How Can Drivers Make Better Decisions?
There are two kinds of drivers. Intelligent drivers and those not so much. Most make the choice to be one or the other dozens, even hundreds of times, every lap...
One of the greatest challenges of driving on the track with others in a drivers education event, time trial or a race, is making the best possible decisions while behind the wheel.
Even if you’re the only one on track, the most basic control input decisions will allow you to stay on the asphalt, or not. If you’re in a marque club driving school or track day, more strategic decisions to remain calm, maintain a disciplined approach and follow event protocols can accelerate progress and raise your stock among your peers. In racing, the time frame of making these decisions, right or wrong, is supercharged and often has much bigger, more expensive and long lasting consequences.
How do YOU make the best possible decisions and insure the best possible outcome?
The best drivers I know have a healthy, big-picture view of themselves, their capabilities and the world around them. They know why they’re there and what they’re there for. They don’t set unrealistic expectations. They don’t feel like they have a gun to their head.
That doesn’t mean they’re not purposeful, focused and intense. It just means that they KNOW that every little thing is not under their control. They know a lap time is made up of dozens, even hundreds of decisions made WITHIN that lap. And the quality of those decisions all contribute to the cumulative outcome. It means that they are resolved to do the best THEY can with every decision they make.

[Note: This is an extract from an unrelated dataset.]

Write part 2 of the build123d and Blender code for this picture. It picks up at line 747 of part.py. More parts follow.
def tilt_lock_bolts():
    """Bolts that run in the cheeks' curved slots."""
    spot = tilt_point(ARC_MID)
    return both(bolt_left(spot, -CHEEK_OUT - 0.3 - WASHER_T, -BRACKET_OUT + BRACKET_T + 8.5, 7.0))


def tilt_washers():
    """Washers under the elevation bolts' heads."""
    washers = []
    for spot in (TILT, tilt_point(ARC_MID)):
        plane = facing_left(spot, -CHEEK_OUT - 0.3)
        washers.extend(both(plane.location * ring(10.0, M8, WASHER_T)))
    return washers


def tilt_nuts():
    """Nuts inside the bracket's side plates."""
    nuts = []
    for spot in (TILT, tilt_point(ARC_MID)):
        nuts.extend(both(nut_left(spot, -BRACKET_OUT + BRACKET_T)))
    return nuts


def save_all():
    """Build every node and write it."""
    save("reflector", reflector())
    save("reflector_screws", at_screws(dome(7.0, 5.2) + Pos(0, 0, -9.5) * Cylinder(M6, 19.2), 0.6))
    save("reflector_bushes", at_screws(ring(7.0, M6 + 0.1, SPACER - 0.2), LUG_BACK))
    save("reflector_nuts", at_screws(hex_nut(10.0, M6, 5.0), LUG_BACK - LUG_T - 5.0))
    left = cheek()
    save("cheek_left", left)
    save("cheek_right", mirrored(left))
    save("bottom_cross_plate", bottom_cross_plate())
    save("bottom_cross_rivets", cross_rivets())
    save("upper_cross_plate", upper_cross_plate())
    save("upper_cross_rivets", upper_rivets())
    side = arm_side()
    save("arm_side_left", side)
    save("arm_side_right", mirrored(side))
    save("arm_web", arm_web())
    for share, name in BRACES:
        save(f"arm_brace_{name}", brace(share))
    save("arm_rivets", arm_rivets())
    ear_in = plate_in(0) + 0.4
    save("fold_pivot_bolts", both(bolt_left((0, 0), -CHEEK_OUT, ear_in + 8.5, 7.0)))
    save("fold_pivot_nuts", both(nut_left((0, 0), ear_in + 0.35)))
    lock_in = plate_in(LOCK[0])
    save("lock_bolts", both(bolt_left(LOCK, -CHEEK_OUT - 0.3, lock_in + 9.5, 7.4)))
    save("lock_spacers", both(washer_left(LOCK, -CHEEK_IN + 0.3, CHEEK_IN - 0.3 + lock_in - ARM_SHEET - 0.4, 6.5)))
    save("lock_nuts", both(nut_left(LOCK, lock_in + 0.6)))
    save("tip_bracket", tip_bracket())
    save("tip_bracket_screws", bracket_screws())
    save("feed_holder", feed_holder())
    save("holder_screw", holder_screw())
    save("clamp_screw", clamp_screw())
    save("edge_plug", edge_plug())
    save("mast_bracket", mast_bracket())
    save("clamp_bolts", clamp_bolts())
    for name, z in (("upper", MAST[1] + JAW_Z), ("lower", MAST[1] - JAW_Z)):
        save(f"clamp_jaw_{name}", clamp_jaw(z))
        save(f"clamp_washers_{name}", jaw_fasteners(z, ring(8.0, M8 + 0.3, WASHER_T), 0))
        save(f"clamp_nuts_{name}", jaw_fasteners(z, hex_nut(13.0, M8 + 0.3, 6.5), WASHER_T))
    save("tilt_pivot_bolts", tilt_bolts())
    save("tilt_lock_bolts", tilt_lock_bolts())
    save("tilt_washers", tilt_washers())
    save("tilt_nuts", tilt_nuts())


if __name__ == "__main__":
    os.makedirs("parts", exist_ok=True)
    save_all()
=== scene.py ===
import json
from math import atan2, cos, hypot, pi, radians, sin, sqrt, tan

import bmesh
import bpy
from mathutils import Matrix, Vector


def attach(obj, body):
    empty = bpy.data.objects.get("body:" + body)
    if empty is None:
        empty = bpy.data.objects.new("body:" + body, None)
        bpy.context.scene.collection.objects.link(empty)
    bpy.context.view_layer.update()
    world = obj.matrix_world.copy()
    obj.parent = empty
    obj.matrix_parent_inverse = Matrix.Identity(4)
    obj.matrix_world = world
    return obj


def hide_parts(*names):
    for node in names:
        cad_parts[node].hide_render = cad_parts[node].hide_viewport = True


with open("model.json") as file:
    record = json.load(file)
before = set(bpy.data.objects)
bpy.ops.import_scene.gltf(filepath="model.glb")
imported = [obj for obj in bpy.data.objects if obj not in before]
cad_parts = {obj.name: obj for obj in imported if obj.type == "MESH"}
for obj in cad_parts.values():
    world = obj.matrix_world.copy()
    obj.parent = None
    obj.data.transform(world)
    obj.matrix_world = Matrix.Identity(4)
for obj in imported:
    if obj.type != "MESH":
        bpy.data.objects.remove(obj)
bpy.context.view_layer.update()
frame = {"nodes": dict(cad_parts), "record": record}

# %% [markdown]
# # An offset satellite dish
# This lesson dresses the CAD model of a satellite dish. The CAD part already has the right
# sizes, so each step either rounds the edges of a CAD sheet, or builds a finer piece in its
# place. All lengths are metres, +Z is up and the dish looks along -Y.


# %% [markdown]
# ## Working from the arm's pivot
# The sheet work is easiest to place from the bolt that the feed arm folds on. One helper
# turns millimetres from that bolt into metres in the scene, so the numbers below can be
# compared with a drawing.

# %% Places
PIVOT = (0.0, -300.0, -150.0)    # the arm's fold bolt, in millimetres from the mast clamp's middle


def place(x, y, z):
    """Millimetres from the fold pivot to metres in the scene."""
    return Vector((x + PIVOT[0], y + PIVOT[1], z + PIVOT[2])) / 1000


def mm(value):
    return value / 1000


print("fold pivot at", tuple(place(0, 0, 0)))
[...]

Let’s start with a system to enhance the most basic decisions, those focused on conducting the car around the track, in the right place, at the right speed, while incrementally increasing their demands on the car, hence their performance. This methodology is something I learned from 2000 Rolex 24 at Daytona class winner, friend and colleague, Ron Zitza, while teaching the SVRA Drivers Orientation Program over nearly two and a half decades together.
Ron calls it his “Go/No-Go” system. It’s a terrific tool!
Every driver should know the most desirable lateral car position placement for every foot of forward travel over the lap.
Every driver should have a good sight-picture or heading (aiming direction) for the car at each critical point on the circuit.
Both measures allow a driver to immediately assess and evaluate whether they are in position, pointed the right way, good to go to the next control input, or not. It’s critical to know the difference, especially as you, as a driver, go faster.
Those drivers that lack these critical pieces of information run the risk of being surprised or caught out, the main reason for an off-course excursion or worse yet, a single-car crash. I’ve spent decades performing and assisting in forensic examination of why people crash, both by themselves or among one another and for the most part, even untrained observers can often see the developing scenario unfold! A minor misjudgment turns into a major mistake.
Ron’s “Go/No-Go” system is a decision-making check and balance that many top line drivers automatically incorporate, most without consciously thinking about it, dozens of times every lap.
As long as all is well, GO to the next control input(s), usually picking up the throttle, selecting the desired steering arc, looking up and focusing forward to the next area or landmark where this assessment will be needed again. This is the goal.
But, IF the car is out of position, steering delayed or “behind,” the car is going too quickly to accept the desired control input or not pointed in the right direction? NO-GO!
DON’T compound the errors that brought you here by adding more. Gather the car back up, extend braking, open up the steering wheel or regain the proper car position. Whatever it takes to get you and the car, quite literally, back on track!
By training yourself to constantly compare your desired path, speed and position to your actual one, before doing something that could aggravate an error (or more usually, errors) and turn that minor misjudgment into a major mistake, the intelligent driver can continue to push incrementally to improve without adding undue risk by following this simple methodology.
Thanks to Ron Zitza for distilling this important decision making concept into a process easy to explain, understand and put into practice. See you at the track!
Russell's crash at Canadian Grand Prix is an example of bad Go/No-Go decision. The car was out of shape in the middle of T8-9 chicane, but he decided Go and held the right foot in, likely because he was in a hard chase to Alonso.
Verstappen jumped the same T9 apex curb later in that race, too. However, his No-Go decision was easier to make because he was not under pressure.